We’ll keep thinking about ways to improve the SRCCON experience. That’s our M.O. and one that we take seriously. Whether it be offering more opportunities to connect on the second day of the conference, encouraging more affinity group meetups or thinking of new ways to facilitate connections and information-sharing ahead of the conference, we’ll keep exploring what else we can offer or refine to make your experience a more fruitful one. It was the first time Jessica and John planned a SRCCON event, and having one year of experience under their belts can only help make it better.
We’re also aware that the challenges we’re facing as individuals and an industry are only getting harder to navigate and confront.

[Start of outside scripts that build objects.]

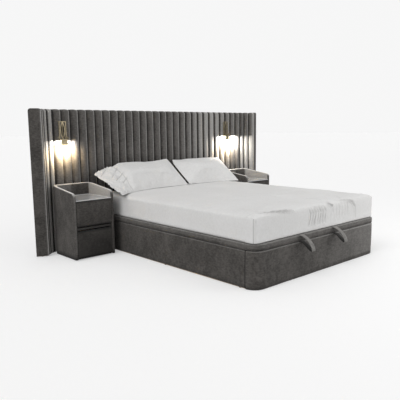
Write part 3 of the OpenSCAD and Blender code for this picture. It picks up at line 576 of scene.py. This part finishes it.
def cover_section(low, inner, steps=8):
    """A cover's section: outer face, rounded edge, and the turn over the rail."""
    edge, thick, lip = 0.010, 0.008, 0.004
    face = [(lip, low), (0.0, low + lip)] + [
        (0.0, low + lip + (base_top - edge - low - lip) * k / steps) for k in range(1, steps + 1)]
    return face + arc(edge, base_top, (22.5, 45, 67.5, 90)) + [
        (inner, base_top), (inner, base_top - thick), (thick, base_top - thick), (thick, low)]


def pushed(piece, push):
    """Moves each vertex along its normal, by a rule from its place."""
    normals = [v.normal.copy() for v in piece.data.vertices]
    for v, normal in zip(piece.data.vertices, normals):
        v.co += normal * push(v.co)


def belly(at):
    """How far a cover stands out between its hem and its upper edge."""
    full = math.sin(math.pi * held(at.z / base_top))
    return 0.0018 * full + 0.0016 * noise.noise(at * 3.1) + 0.0007 * noise.noise(at * 14)


def cover_pile(at, normal):
    """Dark at the upright seam and the hem, light on the upper edge and across the foot end."""
    light = 0.30 if normal.z > 0.25 else 0.0
    if at.y < foot_y + 0.02:
        light += 0.06 + 0.25 * max(0.0, at.x + 0.3)
    return light - near(at.y, seam_at, 0.004) - 0.7 * near(at.z, 0, 0.014)


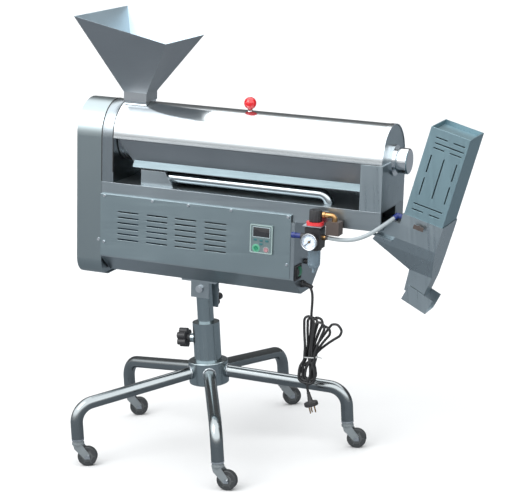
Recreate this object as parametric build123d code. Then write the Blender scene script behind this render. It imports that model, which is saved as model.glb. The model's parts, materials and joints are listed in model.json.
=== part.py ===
from build123d import *
import os
from math import asin, atan2, cos, degrees, pi, radians, sin, tan

# Capsule polisher with an air sorter, on a height-adjustable stand with five casters.
# Millimetres, +Z up.  +X points to the discharge and sorter end, -Y to the operator.
# The origin is on the floor, under the middle of the whole machine.

# ---- Driving dimensions -------------------------------------------------------------

COLUMN_X = -200.3          # where the stand's column stands in the part's frame
COLUMN_Y = -24.0
SHEET = 1.5                # thickness of most sheet metal
FIT = 0.05                 # radial clearance of turning and sliding fits

# Stand
LEG_ANGLES = [-135.6, -63.6, 8.4, 80.4, 152.4]
LEG_R = 16.0               # outer radius of the leg tube
LEG_WALL = 2.0
LEG_REACH = 365.0          # column axis to the vertical end of a leg
LEG_TOP_Z = 200.0          # leg centreline at the hub
LEG_CORNER_Z = 156.0       # leg centreline where it turns down
LEG_BEND_R = 50.0
LEG_FOOT_Z = 72.0
HUB_R = 52.0
HUB_BOTTOM = 167.0
HUB_TOP = 228.0
POST_R = 35.5
POST_TOP = 330.0
COLUMN_R = 21.25
COLUMN_WALL = 2.5
COLUMN_BOTTOM = 207.0      # leaves 36 mm below it for lowering
COLUMN_TOP = 436.0
CLAMP_Z = 284.0            # height clamp knob

# Casters
CASTER_TRAILS = [20.0, 4.0, 14.0, 32.0, 26.0]   # direction each caster trails, degrees
TRAIL = 22.0
WHEEL_R = 25.0
WHEEL_WIDTH = 18.0
TREAD_CHAMFER = 1.5
SEAM_TURN = 180 / 126      # puts a mesh edge, not a facet, on the floor: 126 facets a turn
AXLE_R = 3.0

# Body tilt
TILT = 4.71                # degrees, discharge end low
BODY_Z = 417.9             # height of the body frame's origin
TILT_PIVOT_Z = 424.0       # height of the tilt bolt
PIVOT_RISE = TILT_PIVOT_Z - BODY_Z
BOLT_R = 6.0
SLOT_R = 38.0              # tilt bolt to clamp stud
STUD_R = 5.0

# Drum and hood, in the body frame (origin near the tilt bolt)
AXIS_Z = 388.3
HOOD_R = 88.0
DRIVE_LEFT = -325.0
BULKHEAD_X = -254.0
HOOD_LEFT = -221.0
HOOD_RIGHT = 498.0
SCREEN_R = 68.0
SCREEN_LEFT = -219.0
SCREEN_RIGHT = 438.0
SHAFT_R = 10.0
BRUSH_R = 64.0
BRUSH_CORE_R = 16.0
BRUSH_PITCH = 105.0
HINGE_Y = 95.5
HINGE_Z = 390.0

# Body
BOX_HALF = 93.5
BOX_RIGHT = 280.5
BOX_FLAT_Z = 78.0          # where the side walls turn in
BOX_FOOT_HALF = 37.0
BOX_BOTTOM = 31.0
BEAM_BOTTOM = 225.0
BEAM_TOP = 273.0
BEAM_RIGHT = 500.0
COVER_Y = -95.0
COVER_TOP = 243.0
COVER_BOTTOM = 81.0

# Hopper
NECK_LEFT, NECK_RIGHT, NECK_HALF = -219.0, -159.0, 30.0
NECK_TOP = 491.0
COLLAR_BOTTOM = 478.5
CONE_BOTTOM = 500.0
RIM_LEFT_X, RIM_RIGHT_X = -303.5, -65.0
RIM_LEFT_Z, RIM_RIGHT_Z = 698.0, 641.0
RIM_FLARE = 0.588          # front and rear faces, outward per unit of height
HOPPER_SHEET = 1.5

# Drive
MOTOR_Z = 118.0
MOTOR_PULLEY_R = 28.0
BRUSH_PULLEY_R = 56.0
BELT_X = -296.0
BELT_WIDTH = 14.0

# Air set
REG_X, REG_Y = 342.5, -114.0
PORT_Z = 200.0             # height of the regulator's ports
DIAL_Z = 197.0             # centre of the pressure gauge
NEEDLE_ZERO = 135.0        # degrees from the top of the dial to its zero
AIR_BORE_R = 4.1           # takes an 8 mm air tube
BOWL_R, BOWL_FLOOR = 15.5, 136.0

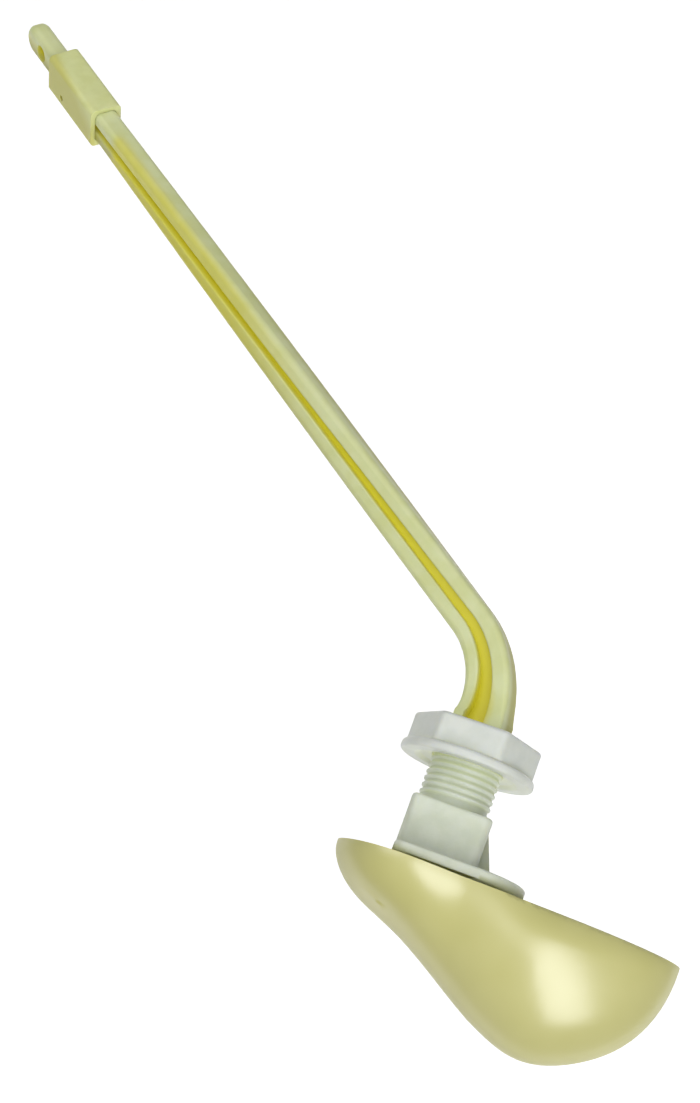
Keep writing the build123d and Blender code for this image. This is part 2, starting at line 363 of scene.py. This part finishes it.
# Backdrop: a plain white floor well under the lever, so that no shadow of it shows.
# It falls off to grey away from the lever, as paper does at the edge of the lamps' light.
floor_size = 4.0
floor_height = -0.35
lit_reach = 0.42
dark_reach = 1.0
bpy.ops.mesh.primitive_plane_add(size=floor_size, location=(0, 0, floor_height))
floor = bpy.context.object
floor.name = "floor"
paper, place = moulded("white floor", shine=0.0)
from_lever = (place.along((1, 0, 0)) ** 2 + place.along((0, 1, 0)) ** 2) ** 0.5
unlit = from_lever.between(lit_reach, dark_reach)
finish_with(paper,
            Base_Color=unlit.tint((0.95, 0.95, 0.95), (0.4, 0.4, 0.4)),
            Emission_Color=unlit.tint((0.38, 0.38, 0.38), (0.0, 0.0, 0.0)))
paper.node_tree.nodes["Principled BSDF"].inputs["Roughness"].default_value = 0.9
floor.data.materials.append(paper)

# Light: a pale room, a long soft box over the paddle's side, which makes the highlights on
# the boss and the paddle, and a wide weak one behind the wall's side.
lamp_distance = 1.7
bpy.context.scene.view_settings.view_transform = "Standard"
world = bpy.data.worlds.new("pale room")
bpy.context.scene.world = world
world.use_nodes = True
world.node_tree.nodes["Background"].inputs["Color"].default_value = (1, 1, 1, 1)
world.node_tree.nodes["Background"].inputs["Strength"].default_value = 0.21


def softbox(name, target, towards, length_along, width, length, power):
    lamp = bpy.data.lights.new(name, "AREA")
    lamp.shape = "RECTANGLE"
    lamp.size, lamp.size_y = width, length
    lamp.energy = power
    holder = bpy.data.objects.new(name, lamp)
    bpy.context.scene.collection.objects.link(holder)
    behind = Vector(towards).normalized()
    across = Vector(length_along).cross(behind).normalized()
    turned = Matrix((across, behind.cross(across), behind)).transposed().to_4x4()
    holder.matrix_world = Matrix.Translation(Vector(target) + lamp_distance * behind) @ turned


softbox("main softbox", (0.02, -0.015, 0.0), (0.35, -0.40, 0.847), (0.5, -0.85, 0.0), 0.86, 2.2, 23.0)
softbox("back softbox", (-0.02, 0.04, 0.0), (-0.58, 0.26, 0.77), (0.0, 1.0, 0.0), 1.4, 1.4, 9.5)

# Camera: above the lever and a little in front of the wall, rolled as the photograph is.
lens = bpy.data.cameras.new("camera")
lens.sensor_fit = "VERTICAL"
lens.sensor_height = 36.0
lens.lens = 84.34
lens.clip_start = 0.01
camera = bpy.data.objects.new("camera", lens)
bpy.context.scene.collection.objects.link(camera)
right = Vector((0.9396, 0.3412, 0.0269)).normalized()
back = Vector((0.0552, -0.2286, 0.9719)).normalized()
up = back.cross(right).normalized()
right = up.cross(back)
stand = Matrix((right, up, back)).transposed().to_4x4()
stand.translation = (-0.00861, -0.07219, 0.55201)
camera.matrix_world = stand
bpy.context.scene.camera = camera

In the four years we spent without meeting in person, the world around us has changed and continues to deal with problems that have heightened our collective sense of anxiety in immeasurable ways. “Doomscrolling” is no longer just the self-inflicted punishment of the frequent Twitter user, it’s part of the user experience of being online. While we will always lead with hopefulness and optimism, we know that there’s a fine line between being a refuge and being derelict to the difficulties around us. With the possibility of more political discord in the course of a presidential election year, we will look to find a balance that centers our community’s resilience and agency.
But we’re also taking away so much more from SRCCON 2023: the recognition that we wouldn’t be where we are without the SRCCON community; the importance of networks, both at home and elsewhere, that offer opportunities and resources; and a devotion to creating time and space for us to have the conversations that will create the journalism industry we need. Thank you for trusting us to make that happen at SRCCON this year. We’ll be there again in 2024 to pick up where we left off. Remember, SRCCON is just the beginning of what we do together, not the culmination.